Part of a data file:
######

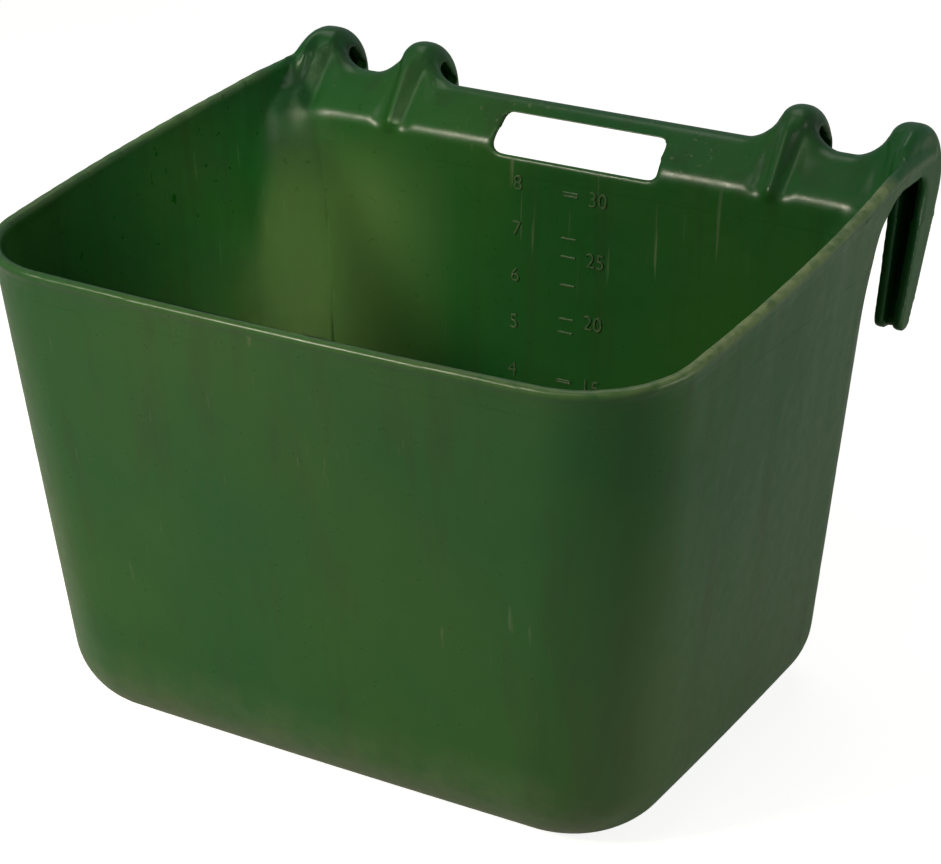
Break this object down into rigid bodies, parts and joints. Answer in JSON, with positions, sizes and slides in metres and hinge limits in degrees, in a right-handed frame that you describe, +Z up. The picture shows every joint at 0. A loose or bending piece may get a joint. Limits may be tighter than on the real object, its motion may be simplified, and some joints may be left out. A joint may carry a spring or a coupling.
{
  "type": "hook-on feed bucket",
  "caption": "Large open feed bucket moulded in one piece, with a rolled back header, a hand slot and hooks that hang it on a rail.",
  "frame": {"origin": "middle of the flat underside", "axes": "+Z up, +Y from the front wall to the rail behind the bucket, +X along the rail"},
  "size_m": [0.4382, 0.4082, 0.3344],
  "materials": {
    "green_polyethylene": "semi-gloss deep green moulded polyethylene"
  },
  "bodies": {
    "root": {"tub_wall": "green_polyethylene", "floor_panel": "green_polyethylene", "rim_bead": "green_polyethylene", "handle_header": "green_polyethylene", "left_header": "green_polyethylene", "right_header": "green_polyethylene", "left_outer_hook": "green_polyethylene", "left_inner_hook": "green_polyethylene", "right_inner_hook": "green_polyethylene", "right_outer_hook": "green_polyethylene"}
  },
  "joints": []
}
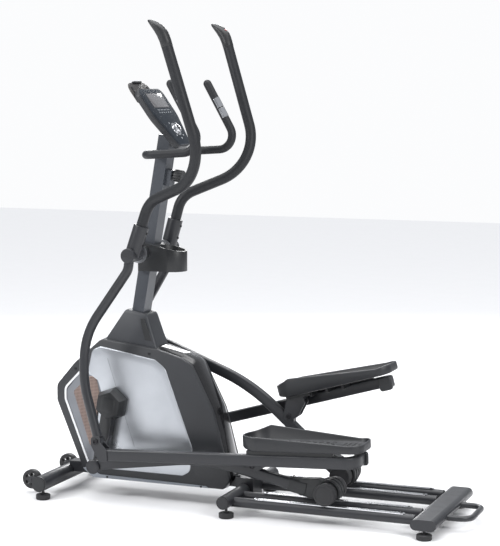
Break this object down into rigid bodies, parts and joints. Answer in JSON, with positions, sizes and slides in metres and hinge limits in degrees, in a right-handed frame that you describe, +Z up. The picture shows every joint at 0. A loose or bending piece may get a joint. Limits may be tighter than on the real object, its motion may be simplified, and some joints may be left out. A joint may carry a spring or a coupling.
{
  "type": "elliptical trainer",
  "caption": "Front-drive elliptical trainer: crank and flywheel housing, swinging handlebars, pedal trays on roller arms that run on rails, mast with display and cup holder.",
  "frame": {"origin": "floor level, under the middle of the overall length and width", "axes": "+Z up, +X towards the rear end of the rails (the user faces -X), +Y to the user's right"},
  "size_m": [1.664, 0.6758, 1.7011],
  "materials": {
    "charcoal_frame": "satin powder coat",
    "rail_steel": "polished strip",
    "bright_chrome": "polished",
    "charcoal_shell": "fine moulded grain",
    "silver_panel": "metallic lacquer",
    "copper_mesh": "printed mesh",
    "gloss_black": "polished",
    "grey_trim": "satin",
    "black_plastic": "fine grain",
    "foam_grip": "closed-cell foam",
    "wheel_rubber": "satin",
    "console_face": "printed film",
    "lcd": "grey display",
    "tablet_plate": "satin",
    "pedal_plastic": "textured tread",
    "machined_steel": "turned",
    "cast_iron": "painted rim",
    "belt_rubber": "matt",
    "red_button": "gloss",
    "bolt_black": "black oxide"
  },
  "bodies": {
    "frame": {"main_frame": "charcoal_frame", "front_stabiliser": "charcoal_frame", "middle_stabiliser": "charcoal_frame", "stabiliser_caps": "black_plastic", "rail_tubes": "charcoal_frame", "rail_strips": "rail_steel", "rear_crossbar": "charcoal_frame", "rail_clamp": "charcoal_frame", "screws": "bolt_black", "left_cover": "charcoal_shell", "right_cover": "charcoal_shell", "side_panels": "silver_panel", "mesh_inserts": "copper_mesh", "spine_cover": "gloss_black", "base_trims": "grey_trim", "mast_boot": "charcoal_shell", "mast": "charcoal_frame", "fixed_handlebar": "charcoal_frame", "fixed_grips": "foam_grip", "pulse_plates": "bright_chrome", "console_shell": "charcoal_shell", "console_face": "console_face", "console_screen": "lcd", "tablet_holder": "tablet_plate", "cup_holder": "black_plastic", "pivot_shaft": "machined_steel", "bearings": "machined_steel", "drive_belt": "belt_rubber", "magnet_brake": "machined_steel"},
    "crank_set": {"crank_axle": "machined_steel", "drive_pulley": "black_plastic", "crank_arms": "charcoal_frame", "crank_covers": "black_plastic"},
    "flywheel_set": {"flywheel": "cast_iron"},
    "left_handlebar_set": {"left_lower_arm": "charcoal_frame", "left_handlebar": "charcoal_frame", "left_grip": "foam_grip"},
    "left_thumb_button_set": {"left_thumb_button": "black_plastic"},
    "left_pedal_arm_set": {"left_pedal_arm": "charcoal_frame", "left_pedal": "pedal_plastic"},
    "left_roller_arm_set": {"left_roller_arm": "charcoal_frame"},
    "left_roller_set": {"left_rollers": "wheel_rubber"},
    "right_handlebar_set": {"right_lower_arm": "charcoal_frame", "right_handlebar": "charcoal_frame", "right_grip": "foam_grip"},
    "right_thumb_button_set": {"right_thumb_button": "red_button"},
    "right_pedal_arm_set": {"right_pedal_arm": "charcoal_frame", "right_pedal": "pedal_plastic"},
    "right_roller_arm_set": {"right_roller_arm": "charcoal_frame"},
    "right_roller_set": {"right_rollers": "wheel_rubber"},
    "front_left_foot_set": {"front_left_foot": "wheel_rubber"},
    "front_right_foot_set": {"front_right_foot": "wheel_rubber"},
    "middle_left_foot_set": {"middle_left_foot": "wheel_rubber"},
    "middle_right_foot_set": {"middle_right_foot": "wheel_rubber"},
    "rear_left_foot_set": {"rear_left_foot": "wheel_rubber"},
    "rear_right_foot_set": {"rear_right_foot": "wheel_rubber"},
    "left_transport_wheel_set": {"left_transport_wheel": "wheel_rubber"},
    "right_transport_wheel_set": {"right_transport_wheel": "wheel_rubber"},
    "clamp_knob_set": {"clamp_knob": "black_plastic"},
    "console_knob_set": {"console_knob": "bright_chrome"}
  },
  "joints": [
    {"name": "crank_spin", "type": "hinge", "parent": "frame", "child": "crank_set", "pos_m": [-0.501, 0, 0.338], "axis": [0, 1, 0], "continuous": true},
    {"name": "flywheel_spin", "type": "hinge", "parent": "frame", "child": "flywheel_set", "pos_m": [-0.255, 0, 0.236], "axis": [0, 1, 0], "continuous": true},
    {"name": "left_handlebar_swing", "type": "hinge", "parent": "frame", "child": "left_handlebar_set", "pos_m": [-0.382, 0, 0.887], "axis": [0, -1, 0], "range_deg": [-17, 20]},
    {"name": "left_pedal_arm_pivot", "type": "hinge", "parent": "left_handlebar_set", "child": "left_pedal_arm_set", "pos_m": [-0.49647, -0.207, 0.22919], "axis": [0, -1, 0], "range_deg": [-18.2, 15.5]},
    {"name": "left_roller_arm_pivot", "type": "hinge", "parent": "left_pedal_arm_set", "child": "left_roller_arm_set", "pos_m": [0.06943, -0.138, 0.17377], "axis": [0, -1, 0], "range_deg": [-2.07, 2.4]},
    {"name": "left_roller_spin", "type": "hinge", "parent": "left_roller_arm_set", "child": "left_roller_set", "pos_m": [0.34656, -0.138, 0.108], "axis": [0, -1, 0], "range_deg": [-348, 296.1]},
    {"name": "left_thumb_button_press", "type": "slide", "parent": "left_handlebar_set", "child": "left_thumb_button_set", "axis": [-0.4828, 0, -0.8757], "range_m": [0, 0.0015], "stiffness_N_per_m": 400, "springref_m": -0.001},
    {"name": "right_handlebar_swing", "type": "hinge", "parent": "frame", "child": "right_handlebar_set", "pos_m": [-0.382, 0, 0.887], "axis": [0, -1, 0], "range_deg": [-20.2, 17.2]},
    {"name": "right_pedal_arm_pivot", "type": "hinge", "parent": "right_handlebar_set", "child": "right_pedal_arm_set", "pos_m": [-0.4619, 0.207, 0.2241], "axis": [0, -1, 0], "range_deg": [-15.5, 18.2]},
    {"name": "right_roller_arm_pivot", "type": "hinge", "parent": "right_pedal_arm_set", "child": "right_roller_arm_set", "pos_m": [0.10141, 0.138, 0.30149], "axis": [0, -1, 0], "range_deg": [-0.5, 0.46]},
    {"name": "right_roller_spin", "type": "hinge", "parent": "right_roller_arm_set", "child": "right_roller_set", "pos_m": [0.31043, 0.138, 0.108], "axis": [0, -1, 0], "range_deg": [-296.1, 348]},
    {"name": "right_thumb_button_press", "type": "slide", "parent": "right_handlebar_set", "child": "right_thumb_button_set", "axis": [-0.4364, 0, -0.8998], "range_m": [0, 0.0015], "stiffness_N_per_m": 400, "springref_m": -0.001},
    {"name": "front_left_foot_turn", "type": "hinge", "parent": "frame", "child": "front_left_foot_set", "pos_m": [-0.715, -0.212, 0], "axis": [0, 0, 1], "continuous": true},
    {"name": "front_right_foot_turn", "type": "hinge", "parent": "frame", "child": "front_right_foot_set", "pos_m": [-0.715, 0.212, 0], "axis": [0, 0, 1], "continuous": true},
    {"name": "middle_left_foot_turn", "type": "hinge", "parent": "frame", "child": "middle_left_foot_set", "pos_m": [-0.005, -0.209, 0], "axis": [0, 0, 1], "continuous": true},
    {"name": "middle_right_foot_turn", "type": "hinge", "parent": "frame", "child": "middle_right_foot_set", "pos_m": [-0.005, 0.209, 0], "axis": [0, 0, 1], "continuous": true},
    {"name": "rear_left_foot_turn", "type": "hinge", "parent": "frame", "child": "rear_left_foot_set", "pos_m": [0.703, -0.228, 0], "axis": [0, 0, 1], "continuous": true},
    {"name": "rear_right_foot_turn", "type": "hinge", "parent": "frame", "child": "rear_right_foot_set", "pos_m": [0.703, 0.228, 0], "axis": [0, 0, 1], "continuous": true},
    {"name": "left_transport_wheel_spin", "type": "hinge", "parent": "frame", "child": "left_transport_wheel_set", "pos_m": [-0.797, -0.141, 0.051], "axis": [0, 1, 0], "continuous": true},
    {"name": "right_transport_wheel_spin", "type": "hinge", "parent": "frame", "child": "right_transport_wheel_set", "pos_m": [-0.797, 0.141, 0.051], "axis": [0, 1, 0], "continuous": true},
    {"name": "clamp_knob_turn", "type": "hinge", "parent": "frame", "child": "clamp_knob_set", "pos_m": [-0.33366, 0, 1.168], "axis": [0.9855, 0, -0.1695], "continuous": true},
    {"name": "console_knob_turn", "type": "hinge", "parent": "frame", "child": "console_knob_set", "pos_m": [-0.27963, 0, 1.32281], "axis": [0.81, 0, 0.5864], "continuous": true}
  ],
  "couplings": [
    {"joint": "flywheel_spin", "follows": "crank_spin", "ratio": 7.2222},
    {"joint": "left_pedal_arm_pivot", "follows": "left_handlebar_swing", "ratio": -0.9},
    {"joint": "left_roller_arm_pivot", "follows": "left_handlebar_swing", "ratio": 0.11},
    {"joint": "left_roller_spin", "follows": "left_handlebar_swing", "ratio": -17.3},
    {"joint": "right_handlebar_swing", "follows": "left_handlebar_swing", "ratio": -1},
    {"joint": "right_pedal_arm_pivot", "follows": "left_handlebar_swing", "ratio": 0.9},
    {"joint": "right_roller_arm_pivot", "follows": "left_handlebar_swing", "ratio": -0.015},
    {"joint": "right_roller_spin", "follows": "left_handlebar_swing", "ratio": 17.3}
  ]
}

######

• Your goal:
Pick out all lines containing the string "joints".

• Reply to the task:
Break this object down into rigid bodies, parts and joints. Answer in JSON, with positions, sizes and slides in metres and hinge limits in degrees, in a right-handed frame that you describe, +Z up. The picture shows every joint at 0. A loose or bending piece may get a joint. Limits may be tighter than on the real object, its motion may be simplified, and some joints may be left out. A joint may carry a spring or a coupling.
  "joints": []
Break this object down into rigid bodies, parts and joints. Answer in JSON, with positions, sizes and slides in metres and hinge limits in degrees, in a right-handed frame that you describe, +Z up. The picture shows every joint at 0. A loose or bending piece may get a joint. Limits may be tighter than on the real object, its motion may be simplified, and some joints may be left out. A joint may carry a spring or a coupling.
  "joints": [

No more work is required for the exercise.